Weekends are a different story.  I rarely do 2 hours+ until January or February.  There tends to be more people training long on weekends at this point and I just hitch along and get the time in.  Every year seems a bit different for weekends, but essentially the heart of training for me is what I can get myself to do during the week.

Friday, October 4, 2013

Hot Dogs 99 cents

Now...I stop when I see these words.  It has been a long struggle finding decent franks out in the Midwest in general.  I love the chili dogs back home and more importantly they are rather inexpensive.  Chili dogs don't work out here, so I stick with the mustard and onions...except when they want like $3 bucks for one.  The Chicago dog is good I will give you that, but it is more like a sandwich experience.

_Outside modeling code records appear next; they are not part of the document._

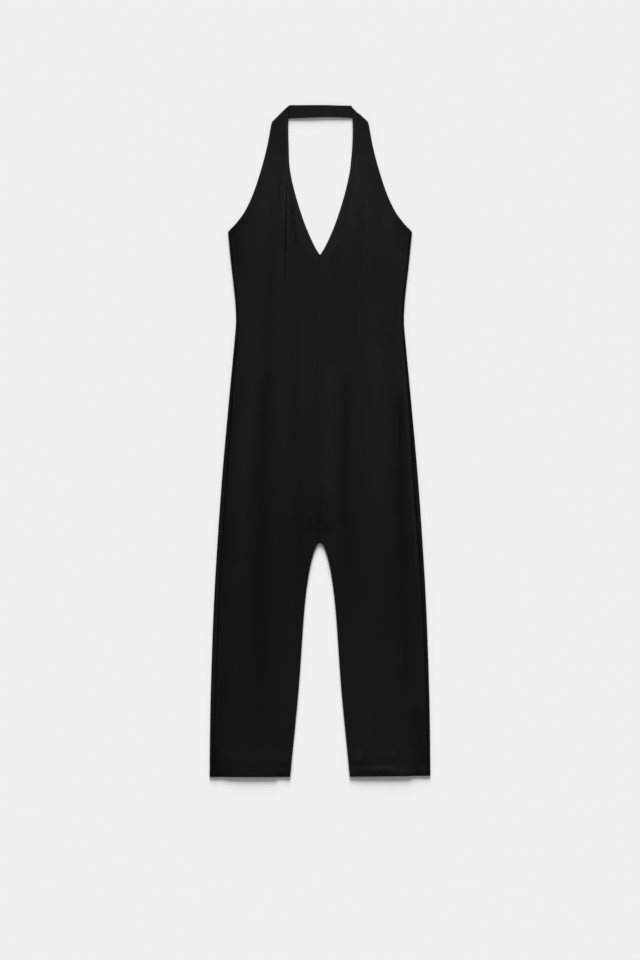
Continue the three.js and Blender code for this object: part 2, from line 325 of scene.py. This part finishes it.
def back_spots(side, level_at, depth):
    """One row of a back panel, from the centre over the side fold to the side seam."""
    outer_level = level_at(fold_axis(UNDERARM))
    axis = fold_axis(outer_level)
    inner = inner_edge(outer_level)
    flat_end = axis - 3
    spots = []

    def add(x, level, height, across, shade):
        corner = rise(level, UNDERARM - 6, UNDERARM) * max(side_fold(UNDERARM) - x, 0)
        if height > SIDE_RADIUS:
            level += corner  # the strip beside the seam runs up into the armhole's line
        place = Vector((side * x, level + hem_slant(side, x, level) - LENGTH / 2, height))
        # The back's tone, less the painted shade at its edges.
        spots.append(Spot(place, Vector((side * across, level)), BACK_TONE - shade))

    # The flat part, whose inner edge turns up into the inseam or the centre seam and is painted
    # darker there, as shade in the seam.
    for share in shares(64):
        x = inner + (flat_end - inner) * share
        level = level_at(x)
        lip = bump(x - inner, LIP)
        height = CLOTH / 2 + depth + seam_bulk(x, level) + LIP_DROP * lip
        if depth == 0:
            height += needle_dent(level)
        add(x, level, height, x, 0.4 * lip)
    # Round the side fold, painted darker at its rim, as shade where the cloth turns down.
    radius = SIDE_RADIUS - CLOTH / 2 - depth
    for degrees in range(-90, 91, 15):
        turn = math.radians(degrees)
        x = axis + radius * math.cos(turn)
        height = SIDE_RADIUS + radius * math.sin(turn)
        painted_rim_shade = bump(axis + radius - x, 1.5)
        add(x, outer_level, height, axis + radius * (turn + math.pi / 2), 0.75 * painted_rim_shade)
    # The strip on top, whose edge turns down into the side seam and is painted darker there, as
    # shade in the seam.
    seam = side_seam(side, outer_level) + SIDE_GAP
    over = axis + radius * math.pi
    for share in (0.3, 0.55, 0.75, 0.9, 1):
        x = axis + (seam - axis) * share
        lip = bump(x - seam, SIDE_LIP)
        add(x, outer_level, SIDE_RADIUS + radius - 0.8 * lip, over + axis - x, 0.8 * lip)
    return spots


def back_panel(side):
    """A back panel's rows: the turned-up hem, the leg, and the seat up to the scooped edge."""
    turn_from = 850  # above this level the rows turn towards the scooped edge
    turning_rows = 24

    def straight_row(at_level, depth):
        return back_spots(side, lambda x: at_level, depth)

    def turning_row(share):
        return back_spots(side, lambda x: turn_from + (back_edge(x) - turn_from) * share, 0)

    rows = [straight_row(level, depth) for level, depth in hem_rows()]
    rows += [straight_row(level, 0) for level in leg_levels()]
    rows += [straight_row(level, 0) for level in body_levels(CROTCH, turn_from, 8)]
    rows += [turning_row(i / turning_rows) for i in range(turning_rows + 1)]
    return cloth_panel(f"back_panel_{SIDE_NAMES[side]}", rows)


jersey = jersey_material()
for side in (LEFT, RIGHT):
    piece = back_panel(side)
    piece.data.materials.append(jersey)
    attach(piece, "root")
    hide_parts(f"back_{SIDE_NAMES[side]}")

# Front panels
# Each is leg, body and halter strap in one, with the edges of the neckline and armhole turned in.
# They are joined down the centre front. At the top each strap folds over on a diagonal, round the
# neck band, and goes back under itself. The cloth lies in long soft folds down the body and legs.

V_POINT = 1044
ARMHOLE_LOW = UNDERARM + 3  # the armhole's edge starts here, above the side seam's end
ARMHOLE_TOP = 1310
EDGE_EASE = 24  # over this width the front comes down to what is under it at its edges
TURNED_IN = 3  # from a turned-in edge to the ridge that its inner layer makes
STRAP_RETURN = 2  # how far the strap goes back under itself

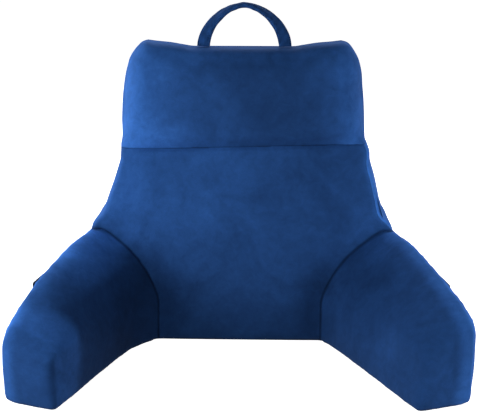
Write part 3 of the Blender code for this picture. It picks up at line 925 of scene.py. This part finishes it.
PAPER_HALF_SIDE, PAPER_Z = 12, -0.0005
PAPER_WHITE, PAPER_GLOW = (0.9, 0.9, 0.9, 1), (1, 1, 1, 1)
floor_sheet = bmesh.new()
bmesh.ops.create_grid(floor_sheet, x_segments=1, y_segments=1, size=PAPER_HALF_SIDE)
bmesh.ops.translate(floor_sheet, verts=floor_sheet.verts, vec=(0, 0, PAPER_Z))
floor = new_piece("floor", floor_sheet)
floor.visible_diffuse = False
paper = bpy.data.materials.new("white paper")
paper.use_nodes = True
paper_shader = paper.node_tree.nodes["Principled BSDF"]
paper_shader.inputs["Base Color"].default_value = PAPER_WHITE
paper_shader.inputs["Roughness"].default_value = 0.9
paper_shader.inputs["Emission Color"].default_value = PAPER_GLOW
paper_shader.inputs["Emission Strength"].default_value = 1.0
floor.data.materials.append(paper)

AMBIENT = 0.06  # the room lights the pillow by this, and looks white to the camera
room = bpy.data.worlds.new("white room")
room.use_nodes = True
room_nodes, room_links = room.node_tree.nodes, room.node_tree.links
seen = room_nodes.new("ShaderNodeLightPath")
strength = room_nodes.new("ShaderNodeMapRange")
strength.inputs["To Min"].default_value = AMBIENT
strength.inputs["To Max"].default_value = 1.0
room_links.new(seen.outputs["Is Camera Ray"], strength.inputs["Value"])
room_nodes["Background"].inputs["Color"].default_value = (1, 1, 1, 1)
room_links.new(strength.outputs["Result"], room_nodes["Background"].inputs["Strength"])
scene.world = room

LAMPS_AIM = Vector((0, 0, 0.25))
LAMPS = (
    # name, place, width and height, watts
    ("left lamp", (-1.15, -0.9, 0.45), (0.5, 0.5), 14.4),
    ("right lamp", (1.15, -0.9, 0.45), (0.5, 0.5), 6.6),
    ("front lamp", (0, -2.8, 0.3), (1.6, 0.6), 13),
    ("rear lamp", (0, 2.2, 1.8), (2.0, 1.4), 35),
    ("rear left lamp", (-2.2, 1.5, 1.2), (1.4, 1.4), 50),
    ("rear right lamp", (2.2, 1.5, 1.2), (1.4, 1.4), 33),
)
for name, place, size, watts in LAMPS:
    light = bpy.data.lights.new(name, "AREA")
    light.shape = "RECTANGLE"
    light.size, light.size_y = size
    light.energy = watts
    lamp = bpy.data.objects.new(name, light)
    lamp.location = place
    lamp.rotation_euler = (LAMPS_AIM - Vector(place)).to_track_quat("-Z", "Y").to_euler()
    lamp.visible_camera = False
    scene.collection.objects.link(lamp)
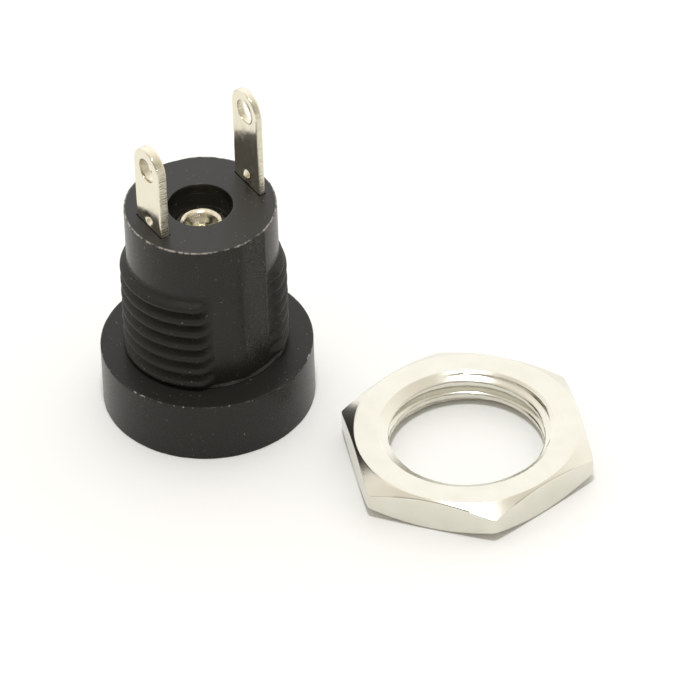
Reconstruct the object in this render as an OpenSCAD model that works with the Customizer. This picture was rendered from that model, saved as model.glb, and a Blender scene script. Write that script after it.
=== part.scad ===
// Panel-mount DC barrel jack with its fixing nut.
// Millimetres. The origin is the centre of the socket's mouth on the front face and
// +Z runs from the front face to the solder lugs, so the jack stands on its flange.

/* [Housing] */
// Diameter of the front flange
flange_d = 14; // [13.4:0.1:15]
// Thickness of the front flange
flange_h = 4.4; // [3.6:0.1:5]
// Height of the housing, from the front face to the rear face
body_h = 15.75; // [15.4:0.05:17]
// Diameter of the plain neck behind the thread
neck_d = 9.96; // [9.9:0.02:10.1]
// Width of the smooth band on each side, where the thread is broken
band_w = 4.1; // [3.6:0.05:4.4]
// Depth of the band's edges and crown below the root of the thread
band_step = 0.02; // [0.02:0.01:0.1]
// Bevel on the rims of the flange
flange_bevel = 0.06; // [0.05:0.01:0.3]

/* [Thread] */
// Outside diameter of the thread
thread_d = 10.88; // [10.8:0.02:11.2]
// Depth of the thread, from crest to root
thread_depth = 0.5; // [0.4:0.02:0.58]
// Pitch of the thread
thread_pitch = 1.05; // [0.95:0.01:1.2]
// Length of the thread behind the flange
thread_len = 7.7; // [6.5:0.1:8.2]
// Direction in which the thread leaves the flange, in degrees
thread_start = -34; // [-180:1:180]
// Turn over which the thread runs out at the neck, in degrees
thread_fade = 60; // [30:5:120]
// Diameter of the collar between the flange and the thread, which centres the panel
seat_collar_d = 10.96; // [10.92:0.02:11.2]
// Height of that collar
seat_collar_h = 0.25; // [0.15:0.01:0.4]
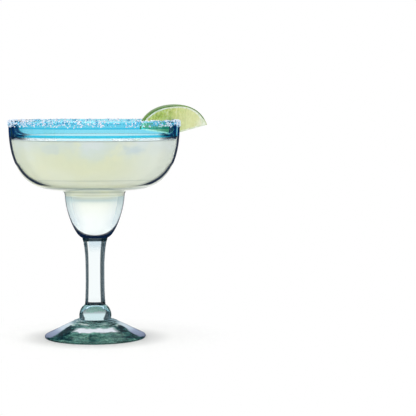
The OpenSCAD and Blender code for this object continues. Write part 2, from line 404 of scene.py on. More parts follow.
@dataclass
class Shader:
    """Adds and links the shader nodes of one node tree.

    Attributes:
        tree: The node tree that is filled.
        material: The material of the tree, where it has one.
        output: The output node of that material.
    """

    tree: bpy.types.NodeTree
    material: bpy.types.Material | None = None
    output: bpy.types.Node | None = None

    @classmethod
    def of_material(cls, name: str) -> "Shader":
        """Starts a new material with an empty tree and an output.

        Args:
            name: Name of the material.

        Returns:
            What fills its tree.
        """
        material = bpy.data.materials.new(name)
        material.use_nodes = True
        tree = material.node_tree
        tree.nodes.clear()
        return cls(tree, material, tree.nodes.new("ShaderNodeOutputMaterial"))

    def feed(self, socket: Socket, value: object) -> None:
        """Links a socket to an input, or sets a plain value, with alpha added to colours.

        Args:
            socket: The input that is fed.
            value: A node's output or a plain value.
        """
        if isinstance(value, bpy.types.NodeSocket):
            self.tree.links.new(value, socket)
        elif isinstance(value, tuple) and socket.type == "RGBA" and len(value) == 3:
            socket.default_value = (*value, 1)
        else:
            socket.default_value = value

    def fill(self, node: bpy.types.Node, values: tuple) -> bpy.types.Node:
        """Feeds a node's first inputs in their order."""
        for socket, value in zip(node.inputs, values):
            self.feed(socket, value)
        return node

    def add(self, kind: str, **inputs: object) -> bpy.types.Node:
        """Adds a node and feeds its inputs, named with underscores for spaces.

        Args:
            kind: The node's type.
            **inputs: Outputs or plain values for its inputs.

        Returns:
            The node.
        """
        node = self.tree.nodes.new(kind)
        for key, value in inputs.items():
            self.feed(node.inputs[key.replace("_", " ")], value)
        return node

    def use(self, effect: "Effect", *values: object) -> list[Socket]:
        """Places a shared effect with its own values and gives what it puts out.

        Args:
            effect: The effect.
            *values: Values of its inputs, in their order.

        Returns:
            The effect's outputs.
        """
        node = self.tree.nodes.new("ShaderNodeGroup")
        node.node_tree = effect.tree()
        return list(self.fill(node, values).outputs)

    def maths(self, operation: str, *values: object) -> Socket:
        """Adds a maths node over sockets and plain numbers.

        Args:
            operation: The node's operation.
            *values: Outputs or plain numbers.

        Returns:
            The result.
        """
        node = self.tree.nodes.new("ShaderNodeMath")
        node.operation = operation
        return self.fill(node, values).outputs[0]

    def vector_maths(self, operation: str, *values: object) -> Socket:
        """Adds a vector maths node and gives its vector, or its number if it makes one.

        Args:
            operation: The node's operation.
            *values: Outputs or plain vectors.

        Returns:
            The result.
        """
        node = self.tree.nodes.new("ShaderNodeVectorMath")
        node.operation = operation
        makes_number = operation in ("DISTANCE", "DOT_PRODUCT", "LENGTH")
        return self.fill(node, values).outputs["Value" if makes_number else "Vector"]

    def product(self, first: object, *others: object) -> Socket:
        """Multiplies values."""
        for other in others:
            first = self.maths("MULTIPLY", first, other)
        return first

    def highest(self, first: object, *others: object) -> Socket:
        """Gives the highest of some values."""
        for other in others:
            first = self.maths("MAXIMUM", first, other)
        return first

    def ramp(self, source: Socket, stops: Stops) -> Socket:
        """Adds a colour ramp.

        Args:
            source: The value that the ramp reads.
            stops: Place of each stop, with a linear colour or one grey level.

        Returns:
            The ramp's colour output.
        """
        node = self.add("ShaderNodeValToRGB", Fac=source)
        elements = node.color_ramp.elements
        while len(elements) < len(stops):
            elements.new(0.5)
        for element, (place, _) in zip(elements, stops):
            element.position = place
        for element, (_, value) in zip(elements, stops):
            element.color = (*value, 1) if isinstance(value, tuple) else (value, value, value, 1)
        return node.outputs["Color"]

    def share(self, source: Socket, low: object, high: object) -> Socket:
        """Maps a range of a value evenly to 0 to 1."""
        return self.add(
            "ShaderNodeMapRange", Value=source, From_Min=low, From_Max=high).outputs["Result"]

    def mask(
        self, source: Socket, low: object, high: object, start: float = 0, end: float = 1
    ) -> Socket:
        """Maps a value smoothly from a range to two levels.

        Args:
            source: The value.
            low: Where the range begins.
            high: Where it ends.
            start: Level at its beginning and before.
            end: Level at its end and after.

        Returns:
            The level.
        """
        node = self.add(
            "ShaderNodeMapRange", Value=source, From_Min=low, From_Max=high, To_Min=start, To_Max=end)
        node.interpolation_type = "SMOOTHSTEP"
        return node.outputs["Result"]

    def between(self, value: Socket, *places: float) -> Socket:
        """Gives 1 between two edges of a value, with the four places that they fade over."""
        return self.use(BETWEEN, value, *places)[0]

    def mix(self, share: object, first: object, second: object) -> Socket:
        """Mixes two colours.

        Args:
            share: Share of the second colour.
            first: The first colour.
            second: The second colour.

        Returns:
            The mixed colour.
        """
        node = self.tree.nodes.new("ShaderNodeMix")
        node.data_type = "RGBA"
        for index, value in ((0, share), (6, first), (7, second)):
            self.feed(node.inputs[index], value)
        return node.outputs[2]

    def blend(self, share: Socket, first: Socket, second: Socket) -> Socket:
        """Mixes two shaders."""
        node = self.tree.nodes.new("ShaderNodeMixShader")
        return self.fill(node, (share, first, second)).outputs[0]

    def noise(self, vector: Socket, scale: object, detail: object = 2, rough: float = 0.5) -> Socket:
        """Adds a noise texture and gives its value."""
        return self.add(
            "ShaderNodeTexNoise", Vector=vector, Scale=scale, Detail=detail, Roughness=rough
        ).outputs["Fac"]

    def sway(self, vector: Socket, scale: float, detail: float = 2, rough: float = 0.5) -> Socket:
        """Adds a noise texture that swings about 0."""
        return self.maths("SUBTRACT", self.noise(vector, scale, detail, rough), 0.5)

    def bump(self, height: Socket, strength: object, distance: object) -> Socket:
        """Adds a bump and gives its normal."""
        return self.add(
            "ShaderNodeBump", Height=height, Strength=strength, Distance=distance).outputs["Normal"]

    def grain(self, place: Socket, scale: float, detail: float, strength: float, depth: float) -> Socket:
        """Gives the normal of a finely uneven surface."""
        return self.use(GRAIN, place, scale, detail, strength, depth)[0]

    def place(self) -> Socket:
        """Gives the place on the object, in metres."""
        return self.add("ShaderNodeTexCoord").outputs["Object"]

    def axis(self, place: Socket, name: str) -> Socket:
        """Gives the X, Y or Z of a place."""
        return self.add("ShaderNodeSeparateXYZ", Vector=place).outputs[name]

    def stretch(self, place: Socket, *scale: float) -> Socket:
        """Stretches a place along x, y and z."""
        return self.vector_maths("MULTIPLY", place, scale)

    def away(self, place: Socket, centre: Vector) -> Socket:
        """Gives the distance of a place from a centre."""
        return self.vector_maths("DISTANCE", place, tuple(centre))

    def spread(self, place: Socket) -> Socket:
        """Gives the distance of a place from the Z axis."""
        return self.vector_maths("LENGTH", self.stretch(place, 1.0, 1.0, 0.0))

    def front(self) -> Socket:
        """Gives 1 on the side of a surface that lies outside, and 0 within it."""
        return self.maths("SUBTRACT", 1.0, self.add("ShaderNodeNewGeometry").outputs["Backfacing"])

    def facing(self) -> Socket:
        """Gives 0 where glass faces the viewer and 1 where it is seen edge-on."""
        return self.add("ShaderNodeLayerWeight", Blend=0.5).outputs["Facing"]

    def skin(self, **inputs: object) -> Socket:
        """Adds a Principled BSDF and gives its shader."""
        return self.add("ShaderNodeBsdfPrincipled", **inputs).outputs["BSDF"]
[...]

Now that it has cooled off I am back to shooting for 50 miles a week.  I am back to running in the mornings which just is the better choice.  I have a little 6.3 mile loop I do in the morning during the week and I'm going to try and stretch to 10 on Wednesdays when I can,  Monday is usually the day off.  Back to just enjoying running.  Never easy getting out the door, but once the first couple miles go by there is no other place I'd rather be.

Wednesday, October 2, 2013

Art Fleming and Steve Grilli

About everyday I try and remember a couple items I want to Google.  It is interesting to see what you remember compared to facts.  I commented to my wife that Alex Trebek must be at least 70 and sure enough he is 73.  For those interested he is slated to retire in 2016.  Of course I had to look up Fleming and after 10 minutes I had read more than I needed to know about Jeopardy.

As a Pirate fan it was good to see them win against Cincinnati, but I was unaware our closer Jason Grilli's Dad pitched in the Majors.  Steve Grilli toiled 4 years with the Tigers and Blue Jays.  From me to you man.

Now that Fall is here I am back training in earnest.  I will move from 35 a week back to 50-55.  Nothing planned other than the usual John Dick 50k in February as a training romp and then buckle down for Ice Age.